## MATERIAL
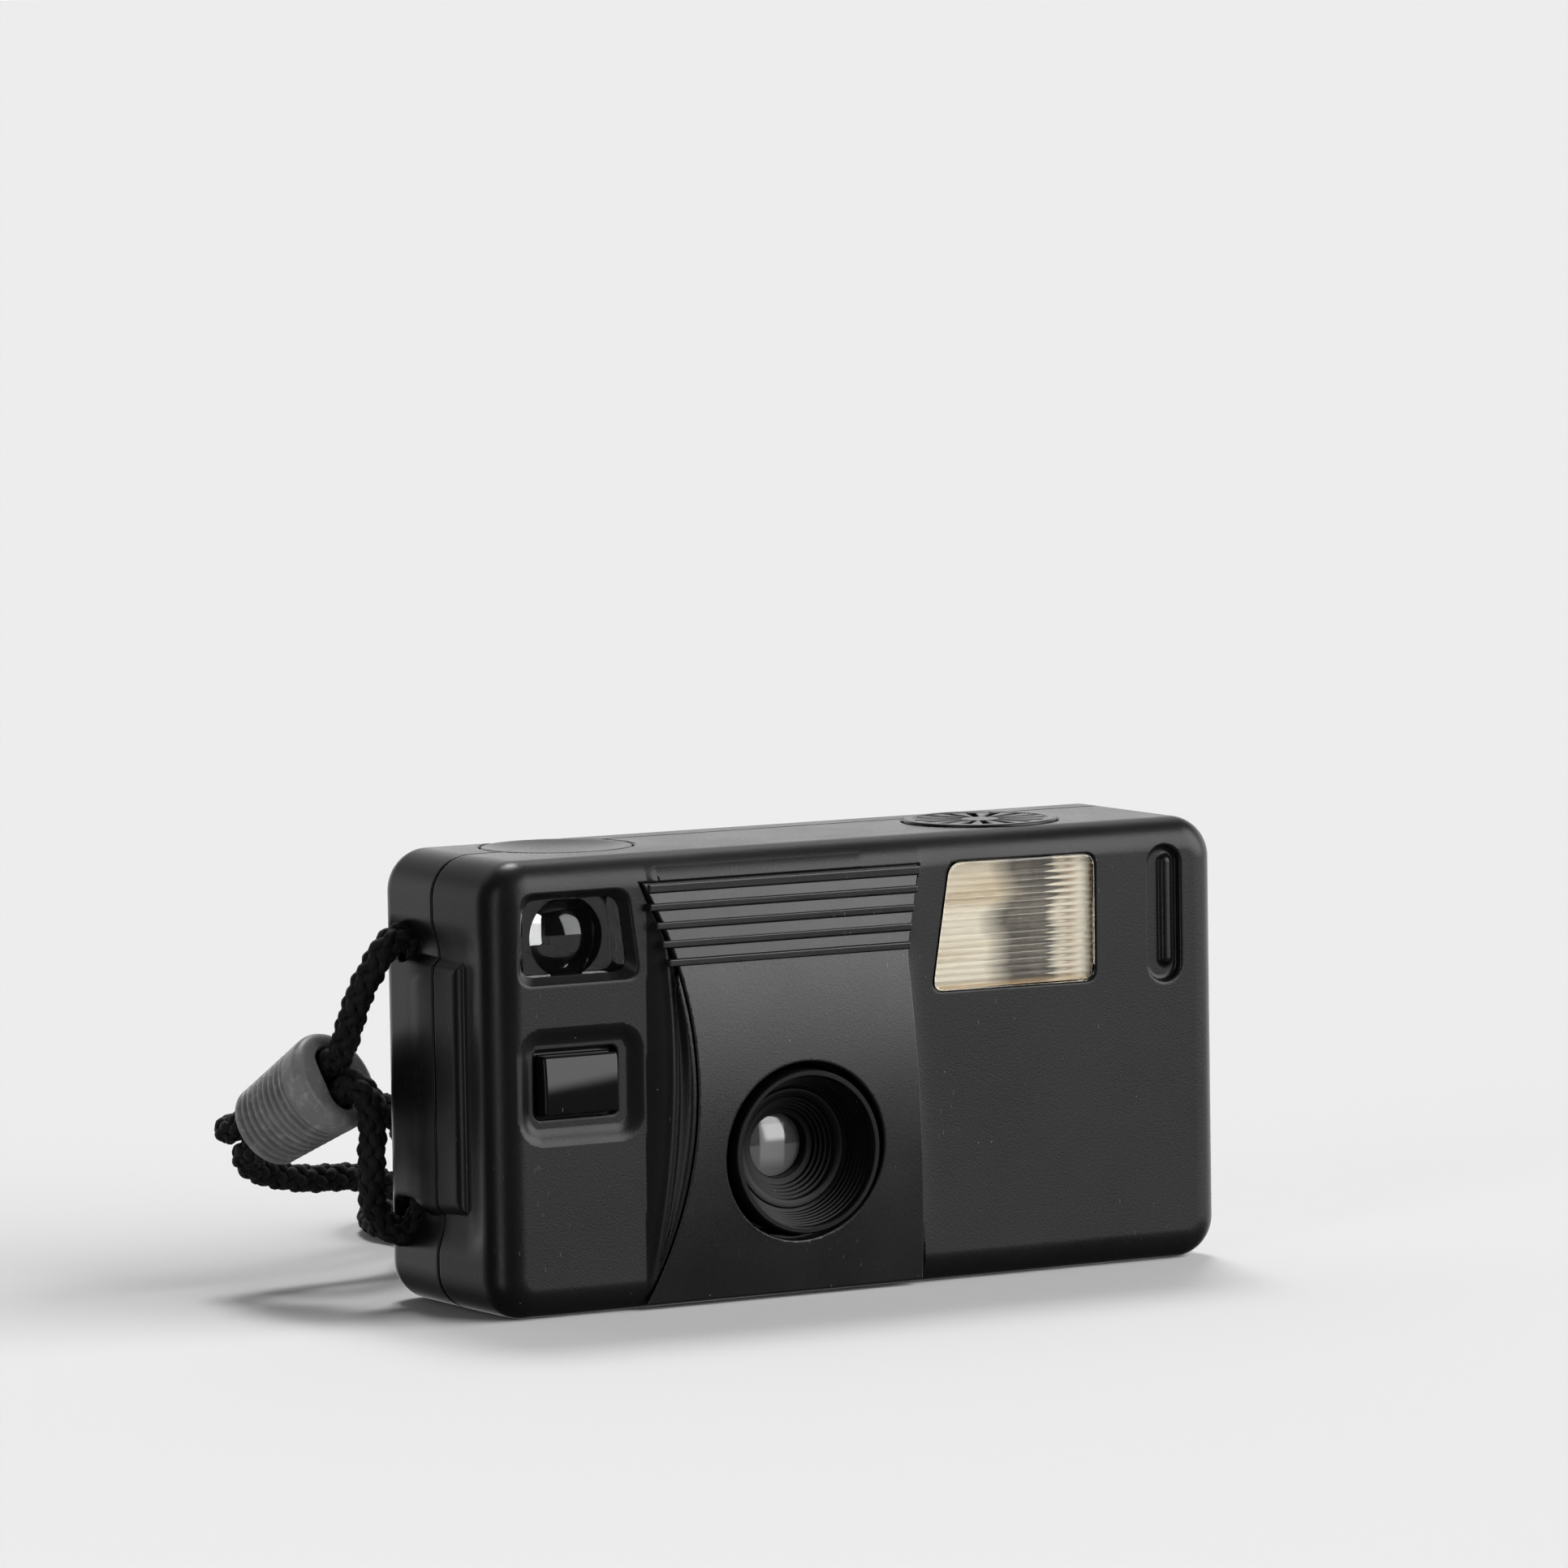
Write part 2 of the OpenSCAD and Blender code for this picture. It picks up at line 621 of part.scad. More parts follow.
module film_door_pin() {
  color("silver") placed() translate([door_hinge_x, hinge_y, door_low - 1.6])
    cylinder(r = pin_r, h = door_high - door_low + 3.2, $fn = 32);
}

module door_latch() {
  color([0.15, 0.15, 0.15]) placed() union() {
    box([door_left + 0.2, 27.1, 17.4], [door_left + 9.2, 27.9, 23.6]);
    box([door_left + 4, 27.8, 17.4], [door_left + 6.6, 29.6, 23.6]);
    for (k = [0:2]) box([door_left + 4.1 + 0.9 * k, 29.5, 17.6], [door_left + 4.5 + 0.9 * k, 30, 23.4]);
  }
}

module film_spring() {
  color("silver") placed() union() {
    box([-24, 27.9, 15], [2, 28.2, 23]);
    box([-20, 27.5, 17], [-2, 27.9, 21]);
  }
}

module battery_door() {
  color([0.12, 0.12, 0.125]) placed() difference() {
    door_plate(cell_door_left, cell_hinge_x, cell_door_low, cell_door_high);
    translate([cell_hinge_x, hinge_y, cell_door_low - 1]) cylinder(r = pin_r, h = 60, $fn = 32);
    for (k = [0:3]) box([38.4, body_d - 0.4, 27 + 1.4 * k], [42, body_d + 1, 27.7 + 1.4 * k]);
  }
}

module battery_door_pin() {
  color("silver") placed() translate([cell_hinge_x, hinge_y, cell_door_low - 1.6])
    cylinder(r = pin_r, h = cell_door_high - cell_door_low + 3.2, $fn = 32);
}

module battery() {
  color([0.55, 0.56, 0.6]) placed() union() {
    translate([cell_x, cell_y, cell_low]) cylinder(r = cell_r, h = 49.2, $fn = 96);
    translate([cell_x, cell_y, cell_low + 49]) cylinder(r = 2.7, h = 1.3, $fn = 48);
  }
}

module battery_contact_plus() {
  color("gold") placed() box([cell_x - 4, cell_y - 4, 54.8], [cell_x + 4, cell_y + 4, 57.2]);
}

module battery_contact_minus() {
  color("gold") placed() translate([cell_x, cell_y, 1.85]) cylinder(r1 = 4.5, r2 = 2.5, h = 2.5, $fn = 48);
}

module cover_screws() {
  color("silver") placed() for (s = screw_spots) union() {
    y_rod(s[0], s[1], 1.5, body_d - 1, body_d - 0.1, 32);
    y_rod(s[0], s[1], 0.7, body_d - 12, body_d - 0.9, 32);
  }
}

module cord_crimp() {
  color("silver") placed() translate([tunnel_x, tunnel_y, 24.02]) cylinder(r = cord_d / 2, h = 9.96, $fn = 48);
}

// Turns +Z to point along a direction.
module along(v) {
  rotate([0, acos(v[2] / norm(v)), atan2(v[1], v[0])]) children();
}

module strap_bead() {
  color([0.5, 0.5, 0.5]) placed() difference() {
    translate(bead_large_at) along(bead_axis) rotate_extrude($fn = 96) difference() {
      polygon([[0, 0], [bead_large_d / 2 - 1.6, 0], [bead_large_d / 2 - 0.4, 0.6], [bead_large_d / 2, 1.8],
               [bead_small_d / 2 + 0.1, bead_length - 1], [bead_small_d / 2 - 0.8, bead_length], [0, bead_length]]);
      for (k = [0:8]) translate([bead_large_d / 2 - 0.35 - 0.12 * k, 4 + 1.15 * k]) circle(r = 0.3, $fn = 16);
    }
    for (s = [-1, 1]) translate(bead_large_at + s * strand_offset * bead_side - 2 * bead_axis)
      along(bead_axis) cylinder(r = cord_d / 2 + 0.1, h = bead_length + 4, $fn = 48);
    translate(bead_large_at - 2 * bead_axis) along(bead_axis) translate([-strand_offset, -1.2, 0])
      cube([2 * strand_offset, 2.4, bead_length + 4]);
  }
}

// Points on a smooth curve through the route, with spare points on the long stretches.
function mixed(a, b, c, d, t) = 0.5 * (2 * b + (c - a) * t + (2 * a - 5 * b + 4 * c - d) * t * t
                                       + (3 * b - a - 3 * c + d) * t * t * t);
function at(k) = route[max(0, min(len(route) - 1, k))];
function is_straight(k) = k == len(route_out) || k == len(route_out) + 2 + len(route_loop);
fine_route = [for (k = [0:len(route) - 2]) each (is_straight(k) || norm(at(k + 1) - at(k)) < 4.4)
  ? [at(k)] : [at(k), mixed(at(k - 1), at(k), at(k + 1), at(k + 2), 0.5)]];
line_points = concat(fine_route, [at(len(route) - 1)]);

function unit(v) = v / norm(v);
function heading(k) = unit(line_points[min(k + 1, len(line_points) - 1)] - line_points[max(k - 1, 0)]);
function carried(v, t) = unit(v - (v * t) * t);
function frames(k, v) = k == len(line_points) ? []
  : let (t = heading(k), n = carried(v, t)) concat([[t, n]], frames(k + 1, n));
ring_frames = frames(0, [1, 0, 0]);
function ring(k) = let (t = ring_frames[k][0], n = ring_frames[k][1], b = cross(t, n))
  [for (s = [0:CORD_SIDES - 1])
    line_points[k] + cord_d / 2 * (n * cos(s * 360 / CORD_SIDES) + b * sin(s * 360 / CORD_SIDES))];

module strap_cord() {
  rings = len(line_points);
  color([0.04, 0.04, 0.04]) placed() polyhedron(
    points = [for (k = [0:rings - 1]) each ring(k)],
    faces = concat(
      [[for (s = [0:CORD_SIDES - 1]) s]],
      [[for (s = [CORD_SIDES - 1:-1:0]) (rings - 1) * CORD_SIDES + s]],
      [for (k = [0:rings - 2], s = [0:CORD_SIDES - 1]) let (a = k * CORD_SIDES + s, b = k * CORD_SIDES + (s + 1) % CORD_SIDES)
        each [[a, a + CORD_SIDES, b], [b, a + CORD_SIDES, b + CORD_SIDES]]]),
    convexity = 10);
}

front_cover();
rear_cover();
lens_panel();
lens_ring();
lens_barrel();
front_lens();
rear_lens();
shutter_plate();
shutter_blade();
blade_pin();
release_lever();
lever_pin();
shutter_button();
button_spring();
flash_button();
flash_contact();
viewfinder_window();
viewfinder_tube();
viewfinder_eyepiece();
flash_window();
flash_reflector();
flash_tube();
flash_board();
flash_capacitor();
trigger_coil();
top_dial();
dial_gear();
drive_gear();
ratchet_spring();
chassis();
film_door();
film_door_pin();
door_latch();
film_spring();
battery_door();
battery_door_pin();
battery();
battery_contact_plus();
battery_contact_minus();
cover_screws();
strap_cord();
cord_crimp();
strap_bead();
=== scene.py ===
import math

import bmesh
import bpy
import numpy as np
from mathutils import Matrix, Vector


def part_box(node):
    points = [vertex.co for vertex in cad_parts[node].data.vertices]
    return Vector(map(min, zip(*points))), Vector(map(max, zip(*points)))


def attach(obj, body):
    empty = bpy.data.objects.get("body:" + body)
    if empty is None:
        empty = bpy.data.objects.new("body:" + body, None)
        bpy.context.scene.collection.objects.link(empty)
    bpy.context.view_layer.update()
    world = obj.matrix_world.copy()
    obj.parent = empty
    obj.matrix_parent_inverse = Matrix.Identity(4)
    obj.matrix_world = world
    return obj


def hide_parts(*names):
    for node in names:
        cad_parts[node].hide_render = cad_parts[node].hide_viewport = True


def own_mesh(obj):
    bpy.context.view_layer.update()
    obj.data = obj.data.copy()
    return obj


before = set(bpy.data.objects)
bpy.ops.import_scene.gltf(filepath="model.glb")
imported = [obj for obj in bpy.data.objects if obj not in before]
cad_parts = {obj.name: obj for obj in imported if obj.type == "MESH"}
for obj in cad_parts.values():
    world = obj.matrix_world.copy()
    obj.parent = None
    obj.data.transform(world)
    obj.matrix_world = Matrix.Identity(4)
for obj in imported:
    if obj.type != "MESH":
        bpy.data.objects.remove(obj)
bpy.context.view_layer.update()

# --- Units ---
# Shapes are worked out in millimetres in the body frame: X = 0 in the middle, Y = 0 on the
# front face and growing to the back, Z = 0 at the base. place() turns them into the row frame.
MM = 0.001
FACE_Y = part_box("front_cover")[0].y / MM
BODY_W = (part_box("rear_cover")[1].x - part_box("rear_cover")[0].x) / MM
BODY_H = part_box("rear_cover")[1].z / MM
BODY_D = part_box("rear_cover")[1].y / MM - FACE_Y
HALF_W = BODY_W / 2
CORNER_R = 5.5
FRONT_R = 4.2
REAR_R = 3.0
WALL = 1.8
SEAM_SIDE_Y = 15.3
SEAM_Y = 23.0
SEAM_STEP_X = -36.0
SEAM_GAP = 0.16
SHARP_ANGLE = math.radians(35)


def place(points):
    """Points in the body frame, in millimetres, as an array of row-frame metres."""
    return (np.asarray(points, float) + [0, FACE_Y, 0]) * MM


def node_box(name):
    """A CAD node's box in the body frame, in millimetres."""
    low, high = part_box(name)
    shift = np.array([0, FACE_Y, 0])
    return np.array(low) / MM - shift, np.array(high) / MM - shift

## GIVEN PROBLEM
Starting at the line that contains "if empty is" and ending at the line that contains "obj.data.transform(world)", repeat each line exactly, both ends included, and nothing else.

## CORRECT OUTPUT
    if empty is None:
        empty = bpy.data.objects.new("body:" + body, None)
        bpy.context.scene.collection.objects.link(empty)
    bpy.context.view_layer.update()
    world = obj.matrix_world.copy()
    obj.parent = empty
    obj.matrix_parent_inverse = Matrix.Identity(4)
    obj.matrix_world = world
    return obj


def hide_parts(*names):
    for node in names:
        cad_parts[node].hide_render = cad_parts[node].hide_viewport = True


def own_mesh(obj):
    bpy.context.view_layer.update()
    obj.data = obj.data.copy()
    return obj


before = set(bpy.data.objects)
bpy.ops.import_scene.gltf(filepath="model.glb")
imported = [obj for obj in bpy.data.objects if obj not in before]
cad_parts = {obj.name: obj for obj in imported if obj.type == "MESH"}
for obj in cad_parts.values():
    world = obj.matrix_world.copy()
    obj.parent = None
    obj.data.transform(world)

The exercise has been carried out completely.